After spending years at Goldman Sachs, Mnuchin headed a California bank that profited off the human misery caused by the housing crisis and which ultimately foreclosed on over 36,000 homeowners, all while being subsidized by the FDIC. Mnuchin has been accused of running a “foreclosure machine” that frequently lied to at-risk homeowners, wringing as many debt payments as possible out of them while at the same time pursuing foreclosure – a deceptive and unethical tactic that is now illegal.

Does Trump seriously expect us to believe that someone who worked for a criminal Wall Street bank and who ran a foreclosure scam will now work for the benefit of the American people? Trump won the election in part due to his promise to remove people like Mnuchin and their influence from the machinery of power in Washington, not bring more of them in.

For Secretary of State, Trump has picked Rex Tillerson, the CEO of fossil fuel giant Exxon Mobil. Tillerson has a multitude of lengthy friendly relationships with dictators and undemocratic governments of countries in which Exxon Mobil operates.

Tillerson touts this record as indicating his negotiating experience. However, Trump could have nominated someone experienced whose past is not tainted by personal dealings with war criminals and autocrats and who does not harbor Tillerson’s massive conflicts of interest. At the State Department, Tillerson will have the power to make decisions that could benefit his former employer or the fossil fuel industry in general, an industry to which he may someday return.

Recently, the entire senior management of the State Department resigned while Tillerson was visiting the Department, refusing to work under him and a Trump administration.

Trump’s appointment to lead the CIA is Mike Pompeo, who for years has pushed islamophobic rhetoric and conspiracy theories. He’s appeared frequently on right – wing radio programs and at church events to bash Muslim faith leaders and push his clash-of-civilizations outlook on the war on terror. He’s left the door open for reintroducing torture as a condoned tactic for CIA agents, something that Trump has said he’d like in place.

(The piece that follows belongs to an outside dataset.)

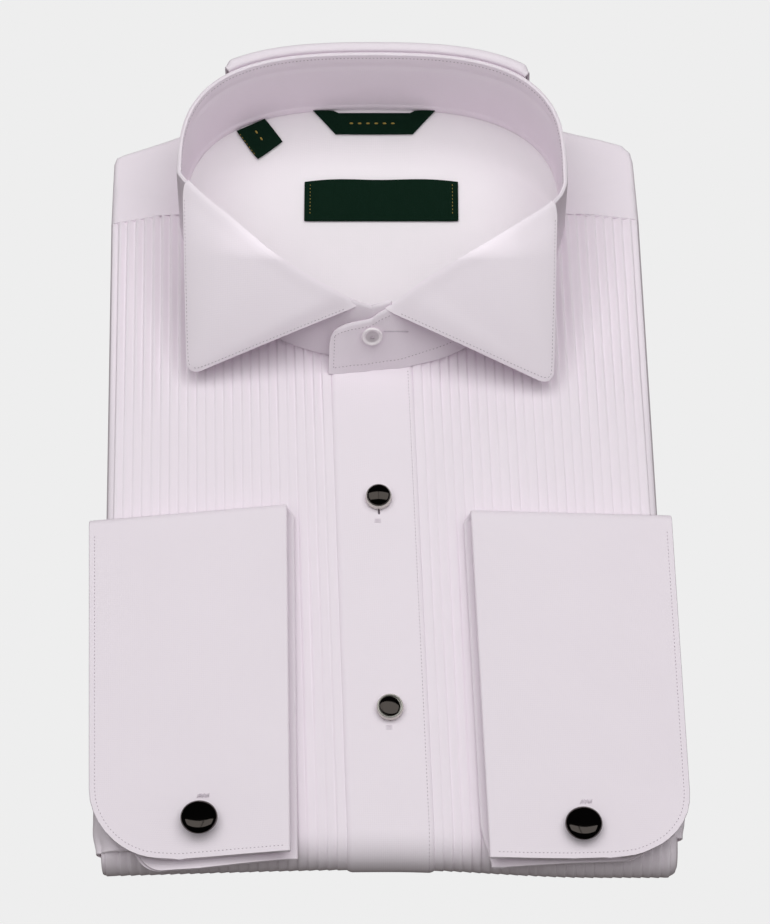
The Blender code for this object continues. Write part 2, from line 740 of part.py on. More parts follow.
def yoke_rows():
    """Rows of the yoke from the left seam round the back to the right seam."""
    rows = []
    for row in YOKE:
        outer = Vector((side_x(row["left_y"], -1) + row["inset"], row["left_y"], 0))
        rows.append((outer, row["turn"], row["fold"]))
    for row in reversed(YOKE[:-1]):
        outer = Vector((side_x(row["right_y"], 1) - row["inset"], row["right_y"], 0))
        rows.append((outer, 360 - row["turn"], row["fold"]))
    return rows


def make_yoke(look):
    grid = []
    for outer, turn, fold in yoke_rows():
        base = oval_point(BASE_SIZE, BASE_ROUNDNESS, turn, NECK_SEAM_HALF)
        if turn in (90, 270):
            base.y = YOKE_SEAM_Y["neck"] + GAP
        way = (outer - base).normalized()
        reach = (outer - base).length
        radius = (fold - YOKE_WALL) / 2
        fold_z = YOKE_UNDER_Z + fold / 2
        top = NECK_TOP_Z - YOKE_WALL / 2
        turn_start = reach - fold / 2
        flat = [0.0, 0.35, 0.7, 1.0]
        path = [(turn_start * share, top + (fold_z + radius - top) * smooth(share)) for share in flat]
        for angle in (36, 72, 108, 144, 180):
            bend = math.radians(angle)
            path.append((turn_start + radius * math.sin(bend), fold_z + radius * math.cos(bend)))
        path.append((turn_start - YOKE_UNDER_TAIL, fold_z - radius))
        grid.append([base + way * distance + Vector((0, 0, z)) for distance, z in path])
    return thick_sheet("yoke", grid, YOKE_WALL, look)


def back_z(behind):
    """Top of the back inside the neck. Behind is the distance from the neck seam."""
    return BACK_Z + (NECK_TOP_Z - BACK_Z) * (1 - smooth(behind / BACK_RISE))


def back_edge(turn):
    return oval_point(BASE_SIZE, BASE_ROUNDNESS, turn, -NECK_SEAM_HALF)


def seam_distance(x, y):
    """Distance in Y from the back half of the neck seam."""
    reach = min(abs(x - NECK_X) / BASE_SIZE["half_width"], 1.0)
    power = BASE_ROUNDNESS["back"]
    edge_y = NECK_Y + BASE_SIZE["back"] * (1 - reach ** power) ** (1 / power)
    return max(edge_y - y, 0.0)


def make_back(look):
    """The inside of the back and yoke, seen through the neck."""
    turns = [row["turn"] for row in YOKE[1:]]
    turns += [360 - turn for turn in reversed(turns[:-1])]
    grid = []
    for turn in turns:
        edge = back_edge(turn)
        column = []
        for behind in BACK_ROWS:
            column.append(Vector((edge.x, edge.y - behind, back_z(behind) - BACK_WALL / 2)))
        for y in (BACK_MIDDLE_Y, BACK_FRONT_Y):
            column.append(Vector((edge.x, y, BACK_Z - BACK_WALL / 2)))
        grid.append(column)
    return thick_sheet("back", grid, BACK_WALL, look)


def on_back(x, y, lift):
    return Vector((x, y, back_z(seam_distance(x, y)) + lift))


def make_labels(look):
    lifts = {name: GAP + LABEL_WALL / 2 + extra for name, extra in LABEL_LIFT.items()}
    large = LABEL_LARGE
    grid = []
    for share in (0, 0.25, 0.5, 0.75, 1):
        x = large["left"] + (large["right"] - large["left"]) * share
        back_y = large["back"] + LABEL_BOW * math.sin(math.pi * share)
        grid.append([on_back(x, y, lifts["large"]) for y in (back_y, large["middle"], large["front"])])
    thick_sheet("label_large", grid, LABEL_WALL, look)
    neck = LABEL_NECK
    grid = []
    for share in (0, 0.2, 0.4, 0.6, 0.8, 1):
        back_x = neck["left"] + (neck["right"] - neck["left"]) * share
        front_x = neck["left"] + neck["mitre"]
        front_x += (neck["right"] - neck["left"] - 2 * neck["mitre"]) * share
        column = []
        for down in (0, 0.5, 1):
            x = back_x + (front_x - back_x) * down
            y = neck["back"] + (neck["front"] - neck["back"]) * down
            column.append(on_back(x, y, lifts["neck"]))
        grid.append(column)
    thick_sheet("label_neck", grid, LABEL_WALL, look)
    first, second, third, fourth = (Vector(corner) for corner in LABEL_SIZE)
    grid = []
    for share in (0, 0.5, 1):
        back_end, front_end = first.lerp(second, share), fourth.lerp(third, share)
        places = [back_end.lerp(front_end, down) for down in (0, 0.33, 0.66, 1)]
        grid.append([on_back(place.x, place.y, lifts["size"]) for place in places])
    thick_sheet("label_size", grid, LABEL_WALL, look)


# ---- sleeves and cuffs ----

def make_sleeve(side_name, look):
    side = -1 if side_name == "left" else 1
    rise = (SLEEVE_TOP_Z - SLEEVE_UNDER_Z) / 2
    grid = []
    for y in SLEEVE_ROWS_Y:
        edge = side_x(y, side) + side * (SLEEVE_CLEAR + SLEEVE_WALL / 2)
        bend = edge - side * SLEEVE_SWING
        column = [Vector((bend - side * SLEEVE_IN_CUFF, y, SLEEVE_TOP_Z))]
        for angle in range(0, 181, 20):
            swing = math.radians(angle)
            x = bend + side * SLEEVE_SWING * signed_power(math.sin(swing), SLEEVE_SQUARE)
            z = SLEEVE_UNDER_Z + rise + rise * signed_power(math.cos(swing), SLEEVE_SQUARE)
            slope = SLEEVE_END_SLOPE[side_name] if y == SLEEVE_ROWS_Y[0] else 0.0
            slope *= smooth((SLEEVE_SLOPE_FADE["until"] - angle) / SLEEVE_SLOPE_FADE["over"])
            longer = slope * math.sin(swing)
            column.append(Vector((x, y - longer, z)))
        column.append(Vector((bend - side * SLEEVE_UNDER_TAIL, y, SLEEVE_UNDER_Z)))
        grid.append(column if side > 0 else column[::-1])
    return thick_sheet(f"sleeve_{side_name}", grid, SLEEVE_WALL, look)


def cuff_plan(cuff, across, along):
    """Plan point of a cuff: across from its outer edge to its fold, along from bottom to top."""
    top = Vector(cuff["outer_top"]).lerp(Vector(cuff["inner_top"]), across)
    bottom = Vector(cuff["outer_bottom"]).lerp(Vector(cuff["inner_bottom"]), across)
    point = bottom.lerp(top, along)
    return Vector((point.x, point.y, 0))


def cuff_rows(cuff):
    """Rows round the cuff's loop: along, loop turn, and its outer and inner edge as shares
    across."""
    width = (Vector(cuff["outer_top"]) - Vector(cuff["inner_top"])).length
    length = (Vector(cuff["outer_top"]) - Vector(cuff["outer_bottom"])).length
    last = 1 - (CUFF_LOOP + CUFF_LAYER + CUFF_WALL / 2) / length
    inset = CUFF_UNDER_INSET / width
    wider = CUFF_UNDER_WIDER / width
    rows = []
    for angle in (0, 20, 40, 60, 90):
        swing = math.radians(angle)
        along = CUFF_CORNER * (1 - math.cos(swing)) / length
        rows.append((along, 0, CUFF_CORNER * (1 - math.sin(swing)) / width, 1.0))
    rows.append((0.6, 0, 0.0, 1.0))
    for turn in (0, 36, 72, 108, 144, 180):
        under = smooth((turn - 90) / 90)
        rows.append((last, turn, inset * under, 1 + wider * under))
    rows.append((0.6, 180, inset, 1 + wider))
    longer = CUFF_UNDER_LONGER / length
    for angle in (90, 60, 40, 20, 0):
        swing = math.radians(angle)
        along = CUFF_UNDER_CORNER * (1 - math.cos(swing)) / length - longer
        rows.append((along, 180, inset + CUFF_UNDER_CORNER * (1 - math.sin(swing)) / width, 1 + wider))
    return rows


def make_cuff(side_name, look):
    """A double cuff: a loop with kissing ends, turned back on itself at its inner edge."""
    cuff = CUFFS[side_name]
    side = -1 if side_name == "left" else 1
    width = (Vector(cuff["outer_top"]) - Vector(cuff["inner_top"])).length
    layers = [(0.0, CUFF_LAYER), (0.4, CUFF_LAYER), (0.8, CUFF_LAYER), (1.0, CUFF_LAYER)]
    layers += [(1 + CUFF_LAYER * math.sin(math.radians(angle)) / width,
                CUFF_LAYER * math.cos(math.radians(angle))) for angle in (45, 90, 135)]
    layers += [(1.0, -CUFF_LAYER), (0.5, -CUFF_LAYER), (0.02, -CUFF_LAYER)]
    grid = []
    for along, turn, edge, fold_edge in cuff_rows(cuff):
        swing = math.radians(turn)
        row = []
        for share, out in layers:
            across = edge + (fold_edge - edge) * min(share, 1) + max(share - 1, 0)
            point = cuff_plan(cuff, across, along)
            up = (cuff_plan(cuff, across, 1) - cuff_plan(cuff, across, 0)).normalized()
            point += up * (CUFF_LOOP + out) * math.sin(swing)
            point.z = CUFF_MIDDLE_Z + (CUFF_LOOP + out) * math.cos(swing)
            row.append(point)
        grid.append(row if side < 0 else row[::-1])
    return thick_sheet(f"cuff_{side_name}", grid, CUFF_WALL, look)


# ---- studs, links and button ----

def place_round_pieces():
    black = material("black_enamel")
    silver = material("silver")
    for side_name, cuff in CUFFS.items():
        link = turned(f"cufflink_{side_name}", LINK_PROFILE, black)
        cuff_top = CUFF_MIDDLE_Z + CUFF_LOOP + CUFF_LAYER + CUFF_WALL / 2
        link.location = Vector((*cuff["link"], cuff_top + GAP)) * MM
    for level, (x, y) in STUDS.items():
        seat = top_z(y) + PLACKET_PROUD + GAP
        for name, profile, look in (("rim", STUD_RIM_PROFILE, silver),
                                    ("face", STUD_FACE_PROFILE, black)):
            piece = turned(f"stud_{level}_{name}", profile, look)
            piece.location = Vector((x, y, seat)) * MM
    button = turned("collar_button", BUTTON_PROFILE, material("button_white"))
    out = collar_normal(BUTTON_TURN, BUTTON_HEIGHT)
    seat = collar_point(BUTTON_TURN, BUTTON_HEIGHT) + out * (COLLAR_WALL / 2 + GAP)
    seat.x = BUTTON_X
    tilt = Vector((0, 0, 1)).rotation_difference(out).to_matrix().to_4x4()
    button.matrix_world = Matrix.Translation(seat * MM) @ tilt


def main():
    for old in list(bpy.data.objects):
        bpy.data.objects.remove(old, do_unlink=True)
    cotton = material("white_cotton")
    folded = material("white_cotton_folded")
    green = material("label_green")
    for side_name in ("left", "right"):
        make_front(side_name, cotton)
        make_wing(side_name, cotton)
        make_sleeve(side_name, cotton)
        make_cuff(side_name, cotton)
    make_placket(cotton)
    make_hidden_layers(folded)
    make_sleeve_layers(folded)
    make_stand(cotton)
    make_flap(cotton)
    make_yoke(cotton)
    make_back(cotton)
    make_labels(green)
    place_round_pieces()


main()
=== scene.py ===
import math

import bpy
from mathutils import Matrix, Vector, noise


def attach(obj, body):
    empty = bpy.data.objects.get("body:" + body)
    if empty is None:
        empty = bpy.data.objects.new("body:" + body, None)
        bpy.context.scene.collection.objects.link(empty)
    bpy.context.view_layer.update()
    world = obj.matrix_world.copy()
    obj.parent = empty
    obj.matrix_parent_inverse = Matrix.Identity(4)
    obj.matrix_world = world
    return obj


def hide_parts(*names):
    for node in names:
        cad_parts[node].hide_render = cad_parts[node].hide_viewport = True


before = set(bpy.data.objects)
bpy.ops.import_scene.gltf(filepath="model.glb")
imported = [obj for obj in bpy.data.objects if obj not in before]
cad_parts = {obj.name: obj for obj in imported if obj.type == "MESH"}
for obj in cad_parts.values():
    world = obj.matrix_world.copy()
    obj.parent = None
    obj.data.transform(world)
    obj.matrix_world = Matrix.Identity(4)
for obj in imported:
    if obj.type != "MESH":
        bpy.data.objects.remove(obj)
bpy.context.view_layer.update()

# Sizes are in millimetres up to the moment a mesh is made. Left and right are the viewer's.
mm = 0.001
skyward = Vector((0, 0, 1))

studio = {
    "elevation": 65.0, "distance": 1.35, "targetZ": 0.020, "lens": 127.29,
    "floorSize": 30.0, "worldStrength": 0.2, "lightColour": (0.95, 1.0, 0.955),
}
# Of the lamps, only the two panes show as reflections on the studs and links.
lamps = {
    "softboxOver": {"at": (0, 0.02, 1.6), "size": (2.6, 1.9), "aim": (0, 0, 0), "power": 22.1,
                    "mirrored": False},
    "paneLeft": {"at": (-0.67, 0.6, 1.8), "size": (1.3, 0.95), "aim": (-0.67, 0.6, 0), "power": 4.6,
                 "mirrored": True},
    "paneRight": {"at": (0.67, 0.6, 1.8), "size": (1.3, 0.95), "aim": (0.67, 0.6, 0), "power": 4.6,
                  "mirrored": True},
    "neckFill": {"at": (-0.005, 0.060, 0.074), "size": (0.11, 0.02), "aim": (-0.005, 0.160, 0.158),
                 "power": 0.034, "mirrored": False},
}


def aim(thing, target):
    away = Vector(target) - thing.location
    thing.rotation_euler = away.to_track_quat("-Z", "Y").to_euler()


def addCamera():
    angle = math.radians(studio["elevation"])
    data = bpy.data.cameras.new("camera")
    camera = bpy.data.objects.new("camera", data)
    bpy.context.collection.objects.link(camera)
    data.lens = studio["lens"]
    data.sensor_width = 36
    target = Vector((0, 0, studio["targetZ"]))
    camera.location = target + Vector((0, -math.cos(angle), math.sin(angle))) * studio["distance"]
    camera.rotation_euler = (math.pi / 2 - angle, 0, 0)
    bpy.context.scene.camera = camera


def addLamps():
    for name, lamp in lamps.items():
        data = bpy.data.lights.new(name, "AREA")
        data.shape = "RECTANGLE"
        data.size, data.size_y = lamp["size"]
        data.energy = lamp["power"]
        data.color = studio["lightColour"]
        made = bpy.data.objects.new(name, data)
        bpy.context.collection.objects.link(made)
        made.location = lamp["at"]
        made.visible_glossy = lamp["mirrored"]
        made.visible_camera = False
        aim(made, lamp["aim"])
    world = bpy.data.worlds.new("studio")
    world.use_nodes = True
    sky = world.node_tree.nodes["Background"].inputs
    sky["Strength"].default_value = studio["worldStrength"]
    sky["Color"].default_value = (*studio["lightColour"], 1)
    world.cycles_visibility.glossy = False  # so that the fastenings do not mirror the sky
    bpy.context.scene.world = world
    bpy.context.scene.view_settings.view_transform = "Standard"


addCamera()
addLamps()
print("studio ready")


def linear(code):  # sRGB hex to linear
    values = [int(code[place:place + 2], 16) / 255 for place in (1, 3, 5)]
    return [v / 12.92 if v <= 0.04045 else ((v + 0.055) / 1.055) ** 2.4 for v in values] + [1]


def addNode(tree, kind, settings=None, values=None, links=None):
    made = tree.nodes.new(kind)
    for key, value in (settings or {}).items():
        setattr(made, key, value)
    for key, value in (values or {}).items():
        made.inputs[key].default_value = value
    for key, source in (links or {}).items():
        tree.links.new(source, made.inputs[key])
    return made


def newMaterial(name, values):
    made = bpy.data.materials.new(name)
    made.use_nodes = True
    shader = made.node_tree.nodes["Principled BSDF"]
    for key, value in values.items():
        shader.inputs[key].default_value = value
    return made, made.node_tree, shader


def mixAndRaise(tree, shader, colours, tint, height, bump, depth):
    # two close shades mixed by one pattern, and the surface raised by another
    dark, light = (linear(code) for code in colours)
    mixed = addNode(tree, "ShaderNodeMix", {"data_type": "RGBA"}, {6: dark, 7: light}, {"Factor": tint})
    relief = addNode(tree, "ShaderNodeBump", {}, {"Strength": bump, "Distance": depth}, {"Height": height})
    tree.links.new(mixed.outputs[2], shader.inputs["Base Color"])
    tree.links.new(relief.outputs["Normal"], shader.inputs["Normal"])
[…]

Pompeo has also been a long-time advocate of expanding the government’s ability to surveil Americans beyond even the sprawling spy apparatus inherited by the Trump administration. He wrote an op-ed that stated “legal and bureaucratic impediments to surveillance should be removed.”

Anyone who cares about civil liberties and sane intelligence policy should be alarmed at the appointment and confirmation of a would-be holy warrior like Pompeo, who can’t seem to figure out whether torture is wrong and feels that Americans effectively have no right not to be spied on by their own government.

Trump has chosen one of the most anti-labor people possible to head the Department of Labor, in the form of fast food CEO Andrew Pudzer. Yet another appointment clearly designed to undermine the department they’ll be heading. Pudzer thinks American workers are “over-protected.” He opposes minimum wage laws, paid sick leave and – I am not making this up – is against workers having guaranteed breaks during their shifts. Appointing someone who explicitly opposes worker protections to the federal department tasked with protecting workers is just another part of the Trump administration’s effort to transform America into a Dickensian nightmare world of corporate dominance.

As I predicted last week, Democrats have so far completely failed to make themselves worthy of the title of “opposition party.” Senator Kirsten Gillibrand of New York is the only Democrat who voted to oppose all of Trump’s appointments aside from Nikki Haley for ambassador to the United Nations. Even progressive favorites in the Senate, like Bernie Sanders, Elizabeth Warren and Sherrod Brown have voted for some of Trump’s picks.

The only sense anyone seems to be able make of this is that Democratic senators know they will not be able to oppose all of Trump’s Cabinet picks due to their minority in the Senate, and are seeking to gain some kind of political capital to be cashed in later. Democrats need to be careful, however, as some voters are already promising to remember both Gillibrand’s willingness to challenge Trump and other Democrats’ reluctance to do so in future elections.